Let's take a look at the code now.

In practice, we do not pass in one query, rather we pass batches as highlighted in the code above.

Multi-head Attention

Instead of having on attention mechanism, we can instead have multiple attention mechanism called heads, that is running in parallel to learn to extract features independently.

Thinking about how CNN acts as a feature extractor. We can have one filter but rather we have multiple filters that independently learns to extract some features from the images. Simmilarly, the attention mechanism can be thought of as a way of extracting feature from the sequential data. Instead of learning one feature, we now learn multiple features simultaneously.

In terms of equations, we first linearly transform Q, K, V for each of this filter. Then we run our attention mechanism. Once the attention values are found, we concatenate them back. Denote each of the head by \(i\). Then we have : $$ \text{AttnVal}_i = \text{Attention}(QW^{Q}_i,KW^{K}_i,VW^{V}_i)$$ where \(W_i\) are learned parameters that transforms the vectors.The AttentionValue are concatenated to get $$\text{MultiHead-AttnVal} = \text{concat}[...\text{AttnVal}_i..]$$

Lastly the MultiHead-AttnVal is again transformed using a linear TransformerAttention

$$\text{Ouptut} = (\text{MultiHead-AttnVal})\cdot W^{O}$$

Note that there are various dimension that we could be working with.

For the code, I have taken the second approach.

Positional Encoding

If you noticed in the attention mechanism we defined above, the sequential order i.e. who came before whom, gets lost when we calculate the attention. In case of RNNs, the order in which they are processed stores that information. For attention, we have to add this information about the sequence order in the form of positional encoding. There are couple of ways we can do this : (1) having a random vector that is learned during the training process, (2) having a vector defined using the \(\sin \& \cos\).

These are vectors of the same dimension as the input vector, \(d\) so that they can be summed up with the input vector. They are defined as

$$ \text{PE}_{\text{pos}, 2i} = \sin{(\frac{\text{pos}}{1000^\frac{2i}{d}})}$$ $$ \text{PE}_{\text{pos}, 2i+1} = \cos{(\frac{\text{pos}}{1000^{\frac{2i+1}{d}}})}$$

Note that i ranges from \([0,\frac{d}{2}]\) because we will be concatenating these two sin and cosine values to form the vector. This vector \(\text{PE}_{\text{pos}} \in \mathbb{R}^{d}\) gets vector added to the input i.e. the token at the sequence position, \(\text{pos}\)

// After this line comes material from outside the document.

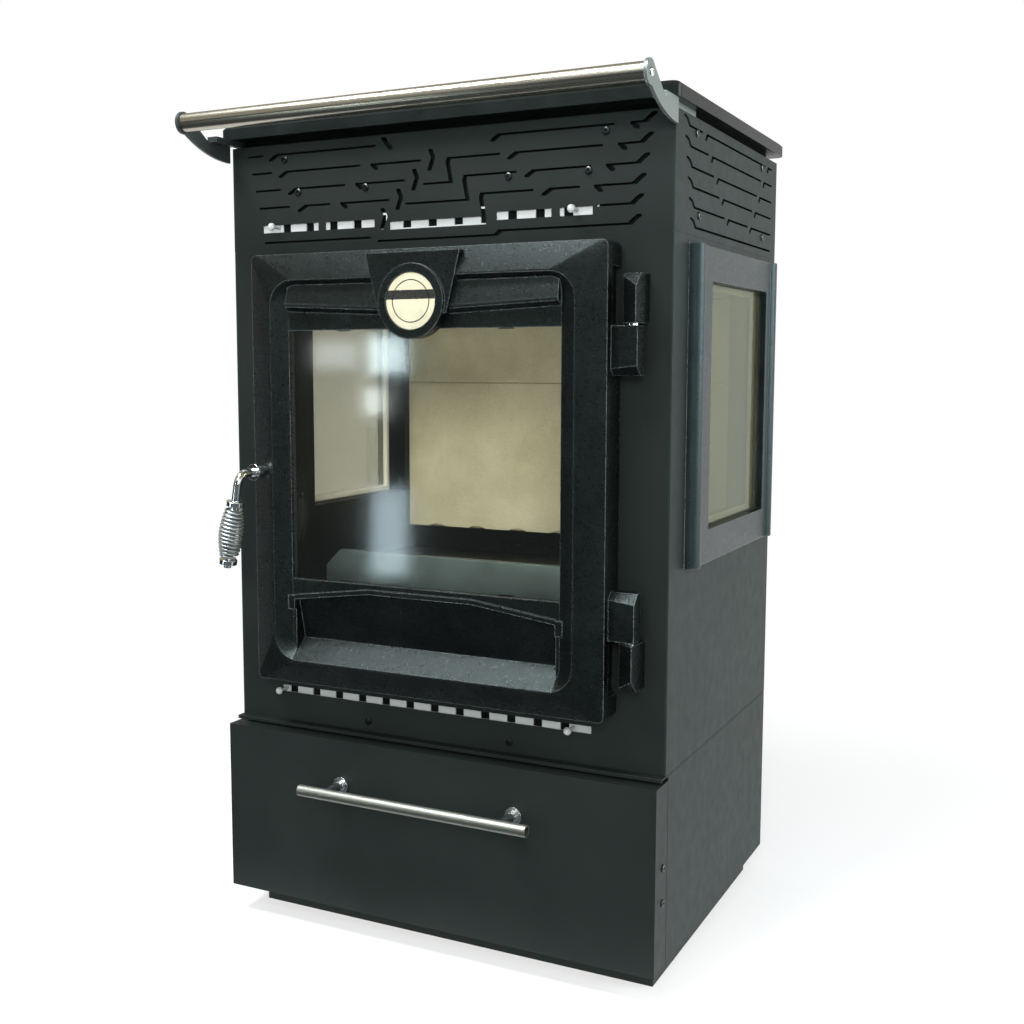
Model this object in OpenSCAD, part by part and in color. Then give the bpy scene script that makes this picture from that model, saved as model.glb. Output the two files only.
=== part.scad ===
// Free-standing wood cookstove with glass on three sides, a storage drawer in its base,
// a hinged cast door, a towel rail and two air sliders. Millimetres, +Z up.
// The origin is on the floor at the middle of the body. The front faces -Y.

/* [Body] */
// Width of the sheet steel body
body_w = 500; // [480:1:540]
// Depth of the sheet steel body
body_d = 366; // [356:1:420]
// Width of the body that shows on each side of the door
side_margin = 50; // [45:1:55]
// Height of the front panel between the door and the grille
door_head = 8.5; // [6:0.5:20]
// Thickness of the body sheet
sheet = 2; // [1.5:0.1:3]
// Air gap between the panels and the top plate
air_gap = 7; // [6:0.5:14]

/* [Top plate] */
// Thickness of the top plate
top_t = 14; // [10:1:24]
// Overhang of the top plate at the sides and back
top_over = 6.5; // [5:0.5:14]
// Overhang of the top plate at the front
top_front_over = 14; // [8:1:24]
// Radius of its four corners
top_corner_r = 9; // [3:1:16]
// Height of the chamfer round its upper edge
top_chamfer = 3; // [1:0.5:5]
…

$$x_{pos}^{'} = x_{pos} + \text{PE}_{\text{pos}}$$

The positional encoding using the sin and cosine forms somewhat a cool pattern

The code for generating this looks like below. There are much efficient way by using pytorch arrange to generate them though.

Transformer

The transformer is a sequence to sequence model (Seq2Seq) which means that it maps a sequence of input to another sequence. Common examples where this model is used is translation task, summarization.

Architecture

The architecture of transformer comprises of a standard encoder that takes input a sequence. For example in a translation task from English to Hindi, the input sequence would be a sentence in English. The sequence is first converted into a learnt embedding followed by addition of positional encoding to the embedded tokens. This goes into a encoder comprising of a multihead-attention and a fc layer with layer normalization in betwee. These encoders are stacked on top of each other.
Simmilarly, you have the decoder which takes in input as tokens from the output sequence i.e Hindi in our example. During training the true or ground labels are fed to predict the next token at each timestamp which is known as teacher forcing. During inference, this turns into auto-regressive i.e, the prediction of the next timestamp takes the prediction of the current timestamp. The decoder has an additional multihead attention that takes the key, value pairs from the encoder itself hence giving direct attention to the input sequence as shown in the architecture.